Social Icons

14 Eylül 2012 Cuma

Tahrik

Tahrik kelimesini duyduğumda aklıma nefis şiiriyle İsmet Özel gelir. Ne kadar yan anlamı ne kadar uzak anlamı ne kadar türetilmiş anlamı olursa olsun tahrik, bu şiirde, yakası paçası toplanmış, efendi duruşlu bir kelimedir.

Tahrik için lügatların münasip gördüğü karşılıklardan bazıları şunlar: Kımıldatma. Hareket ettirme. Bir kimseyi kötü bir iş yapması için ileri sürme, kışkırtma...

En uzak, en olumsuz anlamları ile ele alsak kelimeyi ve şu bağlamda bir soru sorsak: Müslüman tahrik olur mu?

Etken nesnenin gücüne bağlı deriz belki.

"Bizim hareket noktamız kalbimize sarkıtılan iman eksenlidir, ivmeyi oradan alırız," deriz ya da.

Veya bizler öfkeleniriz ve fakat öfkemiz mihrakadır deriz.

Der miyiz?

Ne gezer?

Aleni tezgah ürünü boktan bir film ile bu kadar tahrik oluyorsa ümmetin sebepsiz yere bir çok herzeye imza ataması mukadder değil midir? Karnımızda daha soğukluğunu kaybetmeyen cola, ayağımızda Nike, arabamız chevrolet filan ağzımızda "Kahrolsun..."

İyi de kardeşim güneş ilk defa doğudan doğmuyor ki... Hem yanı başımızda, yüreğimizde mesela Suriye'de her gün yüzün üstünde insan ölüyor. Tık yok. Adam sana açıyor tezgahı, balıklama...

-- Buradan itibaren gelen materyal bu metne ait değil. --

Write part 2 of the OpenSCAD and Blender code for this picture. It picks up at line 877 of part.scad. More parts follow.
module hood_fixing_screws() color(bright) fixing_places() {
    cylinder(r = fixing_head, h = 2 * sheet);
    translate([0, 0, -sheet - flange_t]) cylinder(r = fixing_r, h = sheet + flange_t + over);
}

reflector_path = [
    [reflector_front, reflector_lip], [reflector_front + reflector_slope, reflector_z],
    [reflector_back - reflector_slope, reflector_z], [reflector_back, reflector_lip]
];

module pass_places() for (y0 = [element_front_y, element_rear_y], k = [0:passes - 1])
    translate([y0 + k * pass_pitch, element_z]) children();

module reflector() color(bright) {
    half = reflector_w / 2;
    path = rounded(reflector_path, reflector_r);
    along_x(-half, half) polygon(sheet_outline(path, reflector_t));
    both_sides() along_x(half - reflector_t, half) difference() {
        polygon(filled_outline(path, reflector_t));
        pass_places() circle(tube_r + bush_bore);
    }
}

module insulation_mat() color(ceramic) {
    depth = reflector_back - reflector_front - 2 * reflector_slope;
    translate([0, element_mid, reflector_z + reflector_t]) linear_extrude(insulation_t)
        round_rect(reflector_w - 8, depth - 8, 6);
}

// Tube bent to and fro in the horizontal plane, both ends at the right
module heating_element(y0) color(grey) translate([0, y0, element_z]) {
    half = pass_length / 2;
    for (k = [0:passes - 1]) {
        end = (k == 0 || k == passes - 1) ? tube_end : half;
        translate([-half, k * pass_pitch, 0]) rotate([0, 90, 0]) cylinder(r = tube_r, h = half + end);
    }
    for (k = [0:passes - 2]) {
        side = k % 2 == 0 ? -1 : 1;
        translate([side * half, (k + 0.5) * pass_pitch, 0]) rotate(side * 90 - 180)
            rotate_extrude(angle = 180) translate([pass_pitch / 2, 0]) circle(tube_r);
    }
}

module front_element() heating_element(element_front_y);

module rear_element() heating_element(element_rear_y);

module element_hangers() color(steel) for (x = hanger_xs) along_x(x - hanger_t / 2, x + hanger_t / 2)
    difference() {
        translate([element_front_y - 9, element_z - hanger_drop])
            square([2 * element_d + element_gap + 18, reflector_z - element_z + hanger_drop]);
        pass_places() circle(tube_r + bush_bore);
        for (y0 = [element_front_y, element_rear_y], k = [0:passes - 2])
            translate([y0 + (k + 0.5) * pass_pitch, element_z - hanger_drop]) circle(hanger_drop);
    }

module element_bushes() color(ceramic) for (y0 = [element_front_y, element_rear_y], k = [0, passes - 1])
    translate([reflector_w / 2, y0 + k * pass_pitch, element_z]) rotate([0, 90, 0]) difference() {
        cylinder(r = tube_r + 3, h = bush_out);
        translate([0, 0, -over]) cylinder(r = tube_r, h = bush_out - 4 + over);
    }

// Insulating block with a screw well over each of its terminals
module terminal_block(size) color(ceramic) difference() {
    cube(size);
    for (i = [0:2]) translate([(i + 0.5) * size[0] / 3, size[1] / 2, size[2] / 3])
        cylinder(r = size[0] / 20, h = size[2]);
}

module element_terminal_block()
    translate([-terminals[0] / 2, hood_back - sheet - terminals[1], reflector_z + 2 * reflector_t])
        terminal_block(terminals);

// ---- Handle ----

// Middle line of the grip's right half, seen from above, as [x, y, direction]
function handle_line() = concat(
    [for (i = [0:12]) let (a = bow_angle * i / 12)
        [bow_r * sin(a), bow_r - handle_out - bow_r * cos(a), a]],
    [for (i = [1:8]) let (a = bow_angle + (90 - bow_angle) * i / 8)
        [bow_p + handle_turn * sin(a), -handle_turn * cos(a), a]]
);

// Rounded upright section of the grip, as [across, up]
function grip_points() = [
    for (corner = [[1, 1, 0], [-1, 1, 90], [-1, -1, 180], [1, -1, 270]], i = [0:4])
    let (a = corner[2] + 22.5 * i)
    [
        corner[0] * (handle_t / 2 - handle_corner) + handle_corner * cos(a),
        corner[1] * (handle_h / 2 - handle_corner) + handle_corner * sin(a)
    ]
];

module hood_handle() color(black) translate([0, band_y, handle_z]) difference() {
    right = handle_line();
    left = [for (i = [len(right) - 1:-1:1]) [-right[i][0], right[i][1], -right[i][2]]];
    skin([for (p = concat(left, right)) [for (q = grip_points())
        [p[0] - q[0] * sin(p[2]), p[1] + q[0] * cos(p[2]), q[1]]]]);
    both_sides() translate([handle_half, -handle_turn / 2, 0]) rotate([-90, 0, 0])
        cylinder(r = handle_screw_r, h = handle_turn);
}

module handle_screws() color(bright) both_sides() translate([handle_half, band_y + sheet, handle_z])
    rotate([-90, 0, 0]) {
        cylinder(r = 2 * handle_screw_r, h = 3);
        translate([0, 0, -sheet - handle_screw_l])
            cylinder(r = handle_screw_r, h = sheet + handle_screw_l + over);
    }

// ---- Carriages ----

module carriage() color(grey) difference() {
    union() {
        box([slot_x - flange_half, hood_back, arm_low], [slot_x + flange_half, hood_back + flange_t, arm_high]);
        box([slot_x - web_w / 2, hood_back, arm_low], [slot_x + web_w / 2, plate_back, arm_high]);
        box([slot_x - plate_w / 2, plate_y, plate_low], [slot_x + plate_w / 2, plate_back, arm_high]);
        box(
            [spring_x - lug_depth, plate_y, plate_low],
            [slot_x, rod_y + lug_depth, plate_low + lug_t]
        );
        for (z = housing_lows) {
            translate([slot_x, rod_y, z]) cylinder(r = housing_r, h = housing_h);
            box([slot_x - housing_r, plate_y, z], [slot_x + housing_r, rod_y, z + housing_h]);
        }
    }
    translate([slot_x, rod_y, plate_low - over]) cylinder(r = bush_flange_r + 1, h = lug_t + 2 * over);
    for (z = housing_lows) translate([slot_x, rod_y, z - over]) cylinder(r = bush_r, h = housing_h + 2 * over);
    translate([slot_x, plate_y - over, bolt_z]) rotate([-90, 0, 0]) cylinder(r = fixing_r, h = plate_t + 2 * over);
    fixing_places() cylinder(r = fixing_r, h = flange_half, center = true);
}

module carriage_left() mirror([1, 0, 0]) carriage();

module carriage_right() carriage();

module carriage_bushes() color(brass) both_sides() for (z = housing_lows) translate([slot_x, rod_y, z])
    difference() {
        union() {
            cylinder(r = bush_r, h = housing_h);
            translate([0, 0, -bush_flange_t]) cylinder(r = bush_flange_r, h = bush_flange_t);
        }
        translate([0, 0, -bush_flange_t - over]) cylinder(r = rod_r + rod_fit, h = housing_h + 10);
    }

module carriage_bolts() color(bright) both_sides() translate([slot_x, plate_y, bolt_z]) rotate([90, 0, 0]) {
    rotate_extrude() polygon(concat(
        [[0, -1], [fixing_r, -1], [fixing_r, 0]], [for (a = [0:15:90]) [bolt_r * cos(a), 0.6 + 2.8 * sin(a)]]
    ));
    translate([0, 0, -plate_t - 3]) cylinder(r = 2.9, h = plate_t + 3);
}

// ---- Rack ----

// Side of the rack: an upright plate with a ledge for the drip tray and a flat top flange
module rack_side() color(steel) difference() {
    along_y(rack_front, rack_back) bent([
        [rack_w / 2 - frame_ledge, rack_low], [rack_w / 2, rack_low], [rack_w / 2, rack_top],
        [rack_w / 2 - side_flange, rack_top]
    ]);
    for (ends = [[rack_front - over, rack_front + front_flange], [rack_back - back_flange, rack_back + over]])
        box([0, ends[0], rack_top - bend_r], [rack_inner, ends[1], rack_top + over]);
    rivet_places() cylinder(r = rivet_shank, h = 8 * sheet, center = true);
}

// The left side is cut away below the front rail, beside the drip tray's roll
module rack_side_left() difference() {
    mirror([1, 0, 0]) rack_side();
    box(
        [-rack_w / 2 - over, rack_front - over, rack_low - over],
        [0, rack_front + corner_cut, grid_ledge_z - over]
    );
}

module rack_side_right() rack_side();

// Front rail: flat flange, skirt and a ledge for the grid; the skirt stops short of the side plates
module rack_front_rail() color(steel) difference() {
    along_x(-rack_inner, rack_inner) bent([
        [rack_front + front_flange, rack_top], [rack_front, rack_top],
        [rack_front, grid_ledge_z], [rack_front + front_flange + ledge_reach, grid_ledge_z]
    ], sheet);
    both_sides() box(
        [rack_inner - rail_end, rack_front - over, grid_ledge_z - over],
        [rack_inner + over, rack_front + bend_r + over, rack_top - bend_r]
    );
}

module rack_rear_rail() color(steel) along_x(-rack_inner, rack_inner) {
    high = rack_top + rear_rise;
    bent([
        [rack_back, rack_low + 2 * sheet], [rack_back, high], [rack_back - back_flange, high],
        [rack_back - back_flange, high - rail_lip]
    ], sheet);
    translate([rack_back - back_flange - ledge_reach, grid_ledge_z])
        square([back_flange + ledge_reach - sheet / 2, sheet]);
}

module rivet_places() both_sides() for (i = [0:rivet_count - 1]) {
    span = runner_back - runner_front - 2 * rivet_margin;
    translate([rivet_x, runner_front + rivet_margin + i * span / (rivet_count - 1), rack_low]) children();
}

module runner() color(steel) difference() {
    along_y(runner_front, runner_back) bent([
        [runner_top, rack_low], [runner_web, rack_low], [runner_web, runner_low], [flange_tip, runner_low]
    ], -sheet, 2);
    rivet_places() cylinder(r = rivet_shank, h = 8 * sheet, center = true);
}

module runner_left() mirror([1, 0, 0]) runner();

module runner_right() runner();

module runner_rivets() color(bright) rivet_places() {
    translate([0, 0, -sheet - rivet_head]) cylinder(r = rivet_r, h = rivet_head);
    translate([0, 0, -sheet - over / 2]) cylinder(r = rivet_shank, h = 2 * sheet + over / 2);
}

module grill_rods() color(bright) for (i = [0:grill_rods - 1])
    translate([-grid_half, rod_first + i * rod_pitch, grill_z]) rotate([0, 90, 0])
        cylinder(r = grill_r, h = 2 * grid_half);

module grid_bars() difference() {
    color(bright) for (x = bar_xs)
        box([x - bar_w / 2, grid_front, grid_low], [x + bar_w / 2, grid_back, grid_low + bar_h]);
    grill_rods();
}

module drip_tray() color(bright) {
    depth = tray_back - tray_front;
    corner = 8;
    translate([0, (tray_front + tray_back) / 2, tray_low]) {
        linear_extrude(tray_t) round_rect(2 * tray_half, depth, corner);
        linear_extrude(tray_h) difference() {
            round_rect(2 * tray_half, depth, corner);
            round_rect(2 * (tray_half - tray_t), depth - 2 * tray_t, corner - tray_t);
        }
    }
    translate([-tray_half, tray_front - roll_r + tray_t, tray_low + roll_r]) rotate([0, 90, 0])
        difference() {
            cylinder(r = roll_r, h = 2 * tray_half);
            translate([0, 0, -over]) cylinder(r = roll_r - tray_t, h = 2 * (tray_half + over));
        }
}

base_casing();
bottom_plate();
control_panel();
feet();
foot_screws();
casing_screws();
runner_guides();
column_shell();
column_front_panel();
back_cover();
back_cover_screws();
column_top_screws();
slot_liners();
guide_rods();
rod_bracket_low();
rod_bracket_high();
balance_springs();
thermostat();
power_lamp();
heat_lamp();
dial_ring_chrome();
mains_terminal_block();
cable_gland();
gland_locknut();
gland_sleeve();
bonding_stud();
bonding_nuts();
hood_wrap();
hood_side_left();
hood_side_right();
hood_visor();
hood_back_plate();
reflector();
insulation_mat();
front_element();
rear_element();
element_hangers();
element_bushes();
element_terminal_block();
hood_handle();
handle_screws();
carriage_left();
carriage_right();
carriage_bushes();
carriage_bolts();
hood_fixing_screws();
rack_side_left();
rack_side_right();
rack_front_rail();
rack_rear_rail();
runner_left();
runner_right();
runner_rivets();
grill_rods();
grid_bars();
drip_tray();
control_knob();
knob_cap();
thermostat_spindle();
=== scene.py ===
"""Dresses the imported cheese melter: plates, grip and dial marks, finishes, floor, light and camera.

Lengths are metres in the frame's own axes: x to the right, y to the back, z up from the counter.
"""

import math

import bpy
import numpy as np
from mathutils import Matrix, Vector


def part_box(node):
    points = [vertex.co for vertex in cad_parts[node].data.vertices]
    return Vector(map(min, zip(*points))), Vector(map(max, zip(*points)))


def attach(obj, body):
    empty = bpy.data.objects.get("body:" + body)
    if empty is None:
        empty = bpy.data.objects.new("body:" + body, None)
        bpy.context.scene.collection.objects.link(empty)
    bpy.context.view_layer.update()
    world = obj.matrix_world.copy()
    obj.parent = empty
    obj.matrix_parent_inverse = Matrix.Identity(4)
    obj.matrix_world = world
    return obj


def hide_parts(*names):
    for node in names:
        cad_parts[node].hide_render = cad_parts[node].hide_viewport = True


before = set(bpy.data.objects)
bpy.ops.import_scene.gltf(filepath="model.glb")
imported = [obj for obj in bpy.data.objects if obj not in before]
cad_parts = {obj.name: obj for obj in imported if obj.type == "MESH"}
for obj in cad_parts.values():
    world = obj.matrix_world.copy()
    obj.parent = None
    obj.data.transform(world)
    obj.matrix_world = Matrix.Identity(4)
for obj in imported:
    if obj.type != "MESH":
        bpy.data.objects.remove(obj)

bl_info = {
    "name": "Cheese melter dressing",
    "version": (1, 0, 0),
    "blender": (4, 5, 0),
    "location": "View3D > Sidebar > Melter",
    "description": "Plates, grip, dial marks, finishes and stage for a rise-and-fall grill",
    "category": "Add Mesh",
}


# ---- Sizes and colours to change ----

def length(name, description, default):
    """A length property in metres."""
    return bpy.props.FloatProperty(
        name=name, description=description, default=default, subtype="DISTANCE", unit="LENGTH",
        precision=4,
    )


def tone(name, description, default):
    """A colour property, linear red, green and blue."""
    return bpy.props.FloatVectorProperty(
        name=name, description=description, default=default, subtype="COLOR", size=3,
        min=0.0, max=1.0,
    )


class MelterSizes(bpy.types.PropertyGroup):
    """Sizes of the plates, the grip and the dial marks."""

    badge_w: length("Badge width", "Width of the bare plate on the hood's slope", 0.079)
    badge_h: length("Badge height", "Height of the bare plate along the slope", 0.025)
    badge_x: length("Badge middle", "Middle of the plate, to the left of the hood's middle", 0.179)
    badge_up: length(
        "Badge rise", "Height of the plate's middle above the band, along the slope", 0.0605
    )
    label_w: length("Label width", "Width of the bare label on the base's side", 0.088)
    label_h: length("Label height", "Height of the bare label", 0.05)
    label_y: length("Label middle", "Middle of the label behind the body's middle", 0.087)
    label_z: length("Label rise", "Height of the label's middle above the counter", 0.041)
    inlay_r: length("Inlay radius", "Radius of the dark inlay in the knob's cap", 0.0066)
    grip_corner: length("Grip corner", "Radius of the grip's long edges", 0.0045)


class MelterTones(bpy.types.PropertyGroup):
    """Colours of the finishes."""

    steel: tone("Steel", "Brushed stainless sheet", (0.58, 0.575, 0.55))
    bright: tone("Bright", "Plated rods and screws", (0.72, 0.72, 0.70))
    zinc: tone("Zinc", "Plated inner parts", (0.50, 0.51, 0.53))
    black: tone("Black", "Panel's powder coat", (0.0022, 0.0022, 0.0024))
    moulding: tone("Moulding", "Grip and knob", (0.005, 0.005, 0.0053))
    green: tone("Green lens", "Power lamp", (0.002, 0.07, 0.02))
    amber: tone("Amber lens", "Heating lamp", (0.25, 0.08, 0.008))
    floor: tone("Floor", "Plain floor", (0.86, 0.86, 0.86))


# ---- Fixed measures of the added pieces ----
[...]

"Onlar bizim peygamberimize..."

Peygamberinle ilgili kaç tane "adam gibi" film yaptın da kıytırık bir film üzerine basıyorsun narayı? O film sen nara atasın, şiddete yönlenesin, kırıp dökesin diye yapılmışsa ve gözün dönmüş bir şekilde buna hizmet ediyorsan ne olacak efendi?

Burnunu çevir ve git pislik içerisinden be adam.

Git ve tutun peygamberine. Sosyal medyaya, ekranlara, şiddete, kana değil "Kalbine dön."

1 yorum:

  1. Tahrik

    Bırakın ince kavak seslerini şehrin içinde
    paralar yaşlı kızların koynunda yatarken
    bırakın köprülerin üstüne yağmur
    ve basma perdelerden lânet bize.
    Şaşılacak bir dünyada yaşamaktı; öğrendik
    şimdi külçeler yüklüyüz şaşılacak bir biçimde
    külçeler yüklüyüz ve çıkmak istiyoruz yokuşu
    Sokaklar gittikçe katı bizim adımlarımıza
    peşimizde bütün bahçeleri boşaltan ter kokusu
    yankımız soyunup sevap rahatlığı alınan yataklarda
    yürek elbet acıyor esvap değiştirirken
    bizden artık akması beklenilen kan da aktı
    kovulduk ölümün geniş resimlerinden.
    Efsanelerden kovulduk
    kan ve demir kelimeleri söyleyince
    elbiseler içindeyiz, şehrin içinde
    önümüz iliklenmiş, ayakkaplarımız bağlı
    kimsenin uykusunun fesleğen koktuğu yok
    altıkırkbeşte vapur ve sancı geç saatlerde
    eski savaşçılar vesair geçmiyor bulutlardan
    çiçek alıp eve götürüyoruz
    bunun bir delilik olduğunu bile bile
    en ıssız duyguların ucunda karakollar
    asmaların altı tuzak ve tuzak caddelerde
    külçeler yüklüyüz, çıkmak istiyoruz yokuşu
    gözler kısılıp bakılıyor bize.
    Biliniyor
    bizim mahsustan yaşadığımız
    biliniyor
    şarkıların sırası bizde
    biliniyor
    hayat bizden razıdır
    biliniyor
    otların sarardığı yerlerde güneş
    kurşunun değdiği tende heves kalmıştır.